AVAILABLE RECORDS:
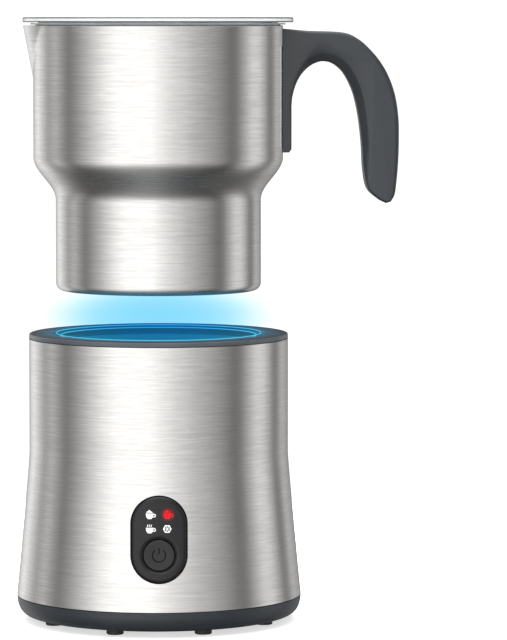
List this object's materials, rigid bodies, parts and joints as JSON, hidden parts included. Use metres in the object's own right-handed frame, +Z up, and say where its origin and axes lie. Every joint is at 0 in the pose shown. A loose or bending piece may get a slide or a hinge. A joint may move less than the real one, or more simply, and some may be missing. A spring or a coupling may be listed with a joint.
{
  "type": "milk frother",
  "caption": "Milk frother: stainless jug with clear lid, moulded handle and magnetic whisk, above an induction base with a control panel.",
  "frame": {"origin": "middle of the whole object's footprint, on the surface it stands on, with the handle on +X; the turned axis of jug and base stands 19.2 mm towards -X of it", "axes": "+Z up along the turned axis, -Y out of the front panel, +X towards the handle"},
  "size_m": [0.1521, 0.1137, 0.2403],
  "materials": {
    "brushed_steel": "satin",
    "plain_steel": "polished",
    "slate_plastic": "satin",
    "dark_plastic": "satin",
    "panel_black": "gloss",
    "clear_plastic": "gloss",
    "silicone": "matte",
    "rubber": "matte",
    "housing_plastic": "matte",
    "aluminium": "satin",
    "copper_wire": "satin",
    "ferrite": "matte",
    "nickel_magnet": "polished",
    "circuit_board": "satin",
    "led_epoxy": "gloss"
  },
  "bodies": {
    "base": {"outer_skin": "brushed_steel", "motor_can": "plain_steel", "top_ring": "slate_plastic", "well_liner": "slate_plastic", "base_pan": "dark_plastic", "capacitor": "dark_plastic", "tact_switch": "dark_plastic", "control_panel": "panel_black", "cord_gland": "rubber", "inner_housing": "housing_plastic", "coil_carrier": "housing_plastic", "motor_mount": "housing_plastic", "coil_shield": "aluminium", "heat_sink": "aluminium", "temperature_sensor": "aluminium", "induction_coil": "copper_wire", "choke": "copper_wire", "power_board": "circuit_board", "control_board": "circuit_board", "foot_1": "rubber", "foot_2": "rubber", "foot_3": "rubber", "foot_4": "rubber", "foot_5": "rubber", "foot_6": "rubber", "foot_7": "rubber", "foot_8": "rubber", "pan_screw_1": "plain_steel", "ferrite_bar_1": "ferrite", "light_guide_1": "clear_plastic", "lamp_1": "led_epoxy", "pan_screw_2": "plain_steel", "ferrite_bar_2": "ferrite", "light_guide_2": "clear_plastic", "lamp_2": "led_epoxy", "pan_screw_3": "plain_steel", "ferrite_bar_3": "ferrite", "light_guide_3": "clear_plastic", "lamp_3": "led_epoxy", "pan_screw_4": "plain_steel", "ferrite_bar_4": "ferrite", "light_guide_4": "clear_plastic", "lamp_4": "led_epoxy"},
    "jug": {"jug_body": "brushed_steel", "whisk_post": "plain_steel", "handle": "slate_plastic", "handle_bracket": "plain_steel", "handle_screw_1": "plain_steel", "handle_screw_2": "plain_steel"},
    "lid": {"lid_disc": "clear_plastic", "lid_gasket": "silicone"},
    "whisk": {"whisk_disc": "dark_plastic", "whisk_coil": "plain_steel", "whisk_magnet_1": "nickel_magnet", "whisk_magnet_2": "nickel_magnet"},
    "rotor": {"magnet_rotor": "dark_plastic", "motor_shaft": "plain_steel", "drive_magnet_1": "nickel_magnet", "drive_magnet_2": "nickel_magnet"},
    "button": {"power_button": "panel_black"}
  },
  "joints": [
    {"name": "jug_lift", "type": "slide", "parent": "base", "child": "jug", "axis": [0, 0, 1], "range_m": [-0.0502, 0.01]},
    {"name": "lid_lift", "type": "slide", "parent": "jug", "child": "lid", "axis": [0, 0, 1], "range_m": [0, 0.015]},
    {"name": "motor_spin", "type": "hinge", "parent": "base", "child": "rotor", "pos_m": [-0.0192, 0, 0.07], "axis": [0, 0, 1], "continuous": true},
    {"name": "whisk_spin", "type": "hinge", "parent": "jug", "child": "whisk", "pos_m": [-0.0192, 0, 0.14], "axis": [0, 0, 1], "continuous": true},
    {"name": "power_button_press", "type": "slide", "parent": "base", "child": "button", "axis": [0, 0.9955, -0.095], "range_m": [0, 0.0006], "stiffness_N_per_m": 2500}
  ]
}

---

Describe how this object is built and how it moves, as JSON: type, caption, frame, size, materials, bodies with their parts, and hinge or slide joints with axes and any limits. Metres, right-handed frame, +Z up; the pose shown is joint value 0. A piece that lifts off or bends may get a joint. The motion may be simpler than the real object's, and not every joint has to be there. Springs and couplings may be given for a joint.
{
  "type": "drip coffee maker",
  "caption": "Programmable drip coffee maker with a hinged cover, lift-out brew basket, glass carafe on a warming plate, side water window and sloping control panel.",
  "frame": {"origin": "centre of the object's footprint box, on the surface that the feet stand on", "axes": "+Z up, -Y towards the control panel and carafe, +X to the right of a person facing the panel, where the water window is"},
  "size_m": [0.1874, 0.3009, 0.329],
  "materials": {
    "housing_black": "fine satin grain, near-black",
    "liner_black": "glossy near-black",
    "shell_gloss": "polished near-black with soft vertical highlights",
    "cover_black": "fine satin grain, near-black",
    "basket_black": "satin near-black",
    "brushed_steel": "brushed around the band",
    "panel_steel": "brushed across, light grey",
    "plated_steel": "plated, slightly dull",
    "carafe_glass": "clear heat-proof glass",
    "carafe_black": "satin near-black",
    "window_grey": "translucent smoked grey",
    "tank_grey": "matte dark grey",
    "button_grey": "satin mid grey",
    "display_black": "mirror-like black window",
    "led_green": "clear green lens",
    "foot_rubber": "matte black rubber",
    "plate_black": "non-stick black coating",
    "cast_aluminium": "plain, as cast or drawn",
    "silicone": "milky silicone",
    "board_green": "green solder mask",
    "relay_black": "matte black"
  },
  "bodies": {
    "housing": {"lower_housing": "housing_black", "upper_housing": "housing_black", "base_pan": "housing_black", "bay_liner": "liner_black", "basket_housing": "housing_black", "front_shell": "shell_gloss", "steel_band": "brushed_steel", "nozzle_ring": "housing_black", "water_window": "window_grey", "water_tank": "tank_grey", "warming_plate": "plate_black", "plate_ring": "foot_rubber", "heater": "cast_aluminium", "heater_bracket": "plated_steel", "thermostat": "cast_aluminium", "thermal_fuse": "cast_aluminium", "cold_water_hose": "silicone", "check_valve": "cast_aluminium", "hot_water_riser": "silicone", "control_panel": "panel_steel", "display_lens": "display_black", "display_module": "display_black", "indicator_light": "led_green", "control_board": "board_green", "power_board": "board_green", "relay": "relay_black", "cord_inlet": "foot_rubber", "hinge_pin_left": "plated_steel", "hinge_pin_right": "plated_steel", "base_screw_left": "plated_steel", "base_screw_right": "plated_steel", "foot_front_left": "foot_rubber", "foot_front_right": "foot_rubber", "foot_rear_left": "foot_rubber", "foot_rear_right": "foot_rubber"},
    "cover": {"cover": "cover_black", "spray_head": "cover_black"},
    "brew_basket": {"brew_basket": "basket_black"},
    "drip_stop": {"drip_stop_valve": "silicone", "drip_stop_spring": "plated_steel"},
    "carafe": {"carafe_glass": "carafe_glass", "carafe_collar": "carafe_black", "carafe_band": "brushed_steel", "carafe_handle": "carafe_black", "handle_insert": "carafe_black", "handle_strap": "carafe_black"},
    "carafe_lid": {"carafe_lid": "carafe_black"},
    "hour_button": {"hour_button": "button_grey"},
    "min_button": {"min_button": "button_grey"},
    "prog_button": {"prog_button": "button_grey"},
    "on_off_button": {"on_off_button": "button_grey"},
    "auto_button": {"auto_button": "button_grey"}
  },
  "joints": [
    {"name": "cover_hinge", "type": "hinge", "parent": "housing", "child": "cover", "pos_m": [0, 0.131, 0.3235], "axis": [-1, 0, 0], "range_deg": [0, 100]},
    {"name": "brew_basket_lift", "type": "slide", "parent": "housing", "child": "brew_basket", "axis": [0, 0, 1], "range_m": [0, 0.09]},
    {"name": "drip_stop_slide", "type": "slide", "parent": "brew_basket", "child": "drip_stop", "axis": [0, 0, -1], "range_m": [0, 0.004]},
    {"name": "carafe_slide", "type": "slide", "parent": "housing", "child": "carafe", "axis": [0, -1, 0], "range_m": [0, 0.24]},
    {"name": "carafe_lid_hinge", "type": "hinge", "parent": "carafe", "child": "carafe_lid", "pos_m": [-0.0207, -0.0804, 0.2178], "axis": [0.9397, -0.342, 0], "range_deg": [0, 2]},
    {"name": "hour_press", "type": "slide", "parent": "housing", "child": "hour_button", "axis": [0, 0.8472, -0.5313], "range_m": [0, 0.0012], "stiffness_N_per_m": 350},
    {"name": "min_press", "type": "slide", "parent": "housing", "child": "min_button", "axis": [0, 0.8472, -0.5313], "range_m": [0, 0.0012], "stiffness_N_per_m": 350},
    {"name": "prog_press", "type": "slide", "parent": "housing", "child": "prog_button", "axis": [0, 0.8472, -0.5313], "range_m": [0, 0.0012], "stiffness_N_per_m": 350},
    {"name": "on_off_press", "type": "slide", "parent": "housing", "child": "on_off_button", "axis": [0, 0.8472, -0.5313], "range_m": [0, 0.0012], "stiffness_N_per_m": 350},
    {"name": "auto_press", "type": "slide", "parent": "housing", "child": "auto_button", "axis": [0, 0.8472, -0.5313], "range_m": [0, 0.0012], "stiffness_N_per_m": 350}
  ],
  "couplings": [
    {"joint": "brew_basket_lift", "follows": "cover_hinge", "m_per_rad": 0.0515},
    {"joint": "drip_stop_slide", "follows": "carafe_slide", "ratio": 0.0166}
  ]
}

--

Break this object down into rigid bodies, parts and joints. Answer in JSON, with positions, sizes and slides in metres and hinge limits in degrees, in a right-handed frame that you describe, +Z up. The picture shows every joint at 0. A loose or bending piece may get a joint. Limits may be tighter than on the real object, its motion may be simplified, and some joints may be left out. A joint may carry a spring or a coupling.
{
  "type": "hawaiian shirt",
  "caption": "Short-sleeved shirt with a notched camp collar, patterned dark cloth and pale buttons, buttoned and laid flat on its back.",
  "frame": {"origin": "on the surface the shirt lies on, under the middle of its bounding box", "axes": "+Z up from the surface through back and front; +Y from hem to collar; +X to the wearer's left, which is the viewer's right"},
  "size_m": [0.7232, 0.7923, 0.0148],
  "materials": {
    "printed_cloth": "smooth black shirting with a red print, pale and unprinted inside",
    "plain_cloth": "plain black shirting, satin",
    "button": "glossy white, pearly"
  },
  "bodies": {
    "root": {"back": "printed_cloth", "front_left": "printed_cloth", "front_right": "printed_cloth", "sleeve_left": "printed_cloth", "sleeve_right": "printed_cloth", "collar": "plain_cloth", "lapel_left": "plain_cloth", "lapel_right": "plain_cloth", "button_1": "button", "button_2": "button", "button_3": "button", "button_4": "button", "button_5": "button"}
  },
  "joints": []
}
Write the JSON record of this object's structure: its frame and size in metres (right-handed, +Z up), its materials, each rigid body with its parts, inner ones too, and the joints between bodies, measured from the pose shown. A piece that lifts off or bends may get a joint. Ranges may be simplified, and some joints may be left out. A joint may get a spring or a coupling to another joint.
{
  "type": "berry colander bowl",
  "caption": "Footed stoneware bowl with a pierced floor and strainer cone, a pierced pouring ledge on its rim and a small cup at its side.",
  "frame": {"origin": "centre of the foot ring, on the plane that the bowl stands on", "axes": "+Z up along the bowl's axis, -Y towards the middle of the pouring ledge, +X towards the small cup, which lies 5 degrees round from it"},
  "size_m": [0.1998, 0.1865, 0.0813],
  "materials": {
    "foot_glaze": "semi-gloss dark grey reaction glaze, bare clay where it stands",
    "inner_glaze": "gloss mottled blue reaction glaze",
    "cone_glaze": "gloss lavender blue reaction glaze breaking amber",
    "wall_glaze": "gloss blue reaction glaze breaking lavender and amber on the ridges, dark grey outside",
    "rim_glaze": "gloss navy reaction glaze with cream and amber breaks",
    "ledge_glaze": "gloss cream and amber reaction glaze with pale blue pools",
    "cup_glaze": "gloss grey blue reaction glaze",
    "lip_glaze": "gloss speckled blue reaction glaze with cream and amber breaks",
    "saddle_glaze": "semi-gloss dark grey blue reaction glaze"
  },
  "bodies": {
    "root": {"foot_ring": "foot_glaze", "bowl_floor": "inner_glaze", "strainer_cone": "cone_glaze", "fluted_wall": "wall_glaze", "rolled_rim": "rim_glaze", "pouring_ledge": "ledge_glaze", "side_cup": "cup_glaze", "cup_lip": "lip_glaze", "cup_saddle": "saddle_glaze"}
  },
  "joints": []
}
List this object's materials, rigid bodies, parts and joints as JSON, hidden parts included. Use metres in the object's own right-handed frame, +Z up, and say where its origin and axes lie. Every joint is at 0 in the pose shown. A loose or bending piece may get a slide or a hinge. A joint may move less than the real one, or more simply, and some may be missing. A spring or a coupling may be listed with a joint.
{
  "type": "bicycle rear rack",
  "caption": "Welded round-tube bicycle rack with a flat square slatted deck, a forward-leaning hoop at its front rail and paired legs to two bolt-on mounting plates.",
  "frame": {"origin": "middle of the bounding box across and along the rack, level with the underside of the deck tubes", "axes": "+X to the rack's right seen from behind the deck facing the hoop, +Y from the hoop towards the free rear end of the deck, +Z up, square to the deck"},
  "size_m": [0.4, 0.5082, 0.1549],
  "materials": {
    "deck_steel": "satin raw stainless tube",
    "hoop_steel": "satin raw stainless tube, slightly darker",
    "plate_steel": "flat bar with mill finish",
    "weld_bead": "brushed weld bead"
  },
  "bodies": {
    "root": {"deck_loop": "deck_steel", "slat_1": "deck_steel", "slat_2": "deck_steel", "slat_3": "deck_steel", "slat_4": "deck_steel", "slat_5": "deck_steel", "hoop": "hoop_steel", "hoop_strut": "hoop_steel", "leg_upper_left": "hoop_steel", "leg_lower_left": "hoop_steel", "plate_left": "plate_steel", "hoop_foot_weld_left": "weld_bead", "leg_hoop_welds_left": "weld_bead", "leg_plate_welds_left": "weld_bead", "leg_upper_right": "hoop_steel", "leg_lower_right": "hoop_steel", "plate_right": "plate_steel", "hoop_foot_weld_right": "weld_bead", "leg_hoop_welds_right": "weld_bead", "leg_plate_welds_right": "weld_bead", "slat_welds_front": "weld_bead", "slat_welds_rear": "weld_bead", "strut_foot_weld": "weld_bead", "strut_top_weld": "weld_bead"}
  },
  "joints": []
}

STATED GOAL: Filter out every line that lacks the word "limits", and copy the rest.

ANSWER BELOW:
Describe how this object is built and how it moves, as JSON: type, caption, frame, size, materials, bodies with their parts, and hinge or slide joints with axes and any limits. Metres, right-handed frame, +Z up; the pose shown is joint value 0. A piece that lifts off or bends may get a joint. The motion may be simpler than the real object's, and not every joint has to be there. Springs and couplings may be given for a joint.
Break this object down into rigid bodies, parts and joints. Answer in JSON, with positions, sizes and slides in metres and hinge limits in degrees, in a right-handed frame that you describe, +Z up. The picture shows every joint at 0. A loose or bending piece may get a joint. Limits may be tighter than on the real object, its motion may be simplified, and some joints may be left out. A joint may carry a spring or a coupling.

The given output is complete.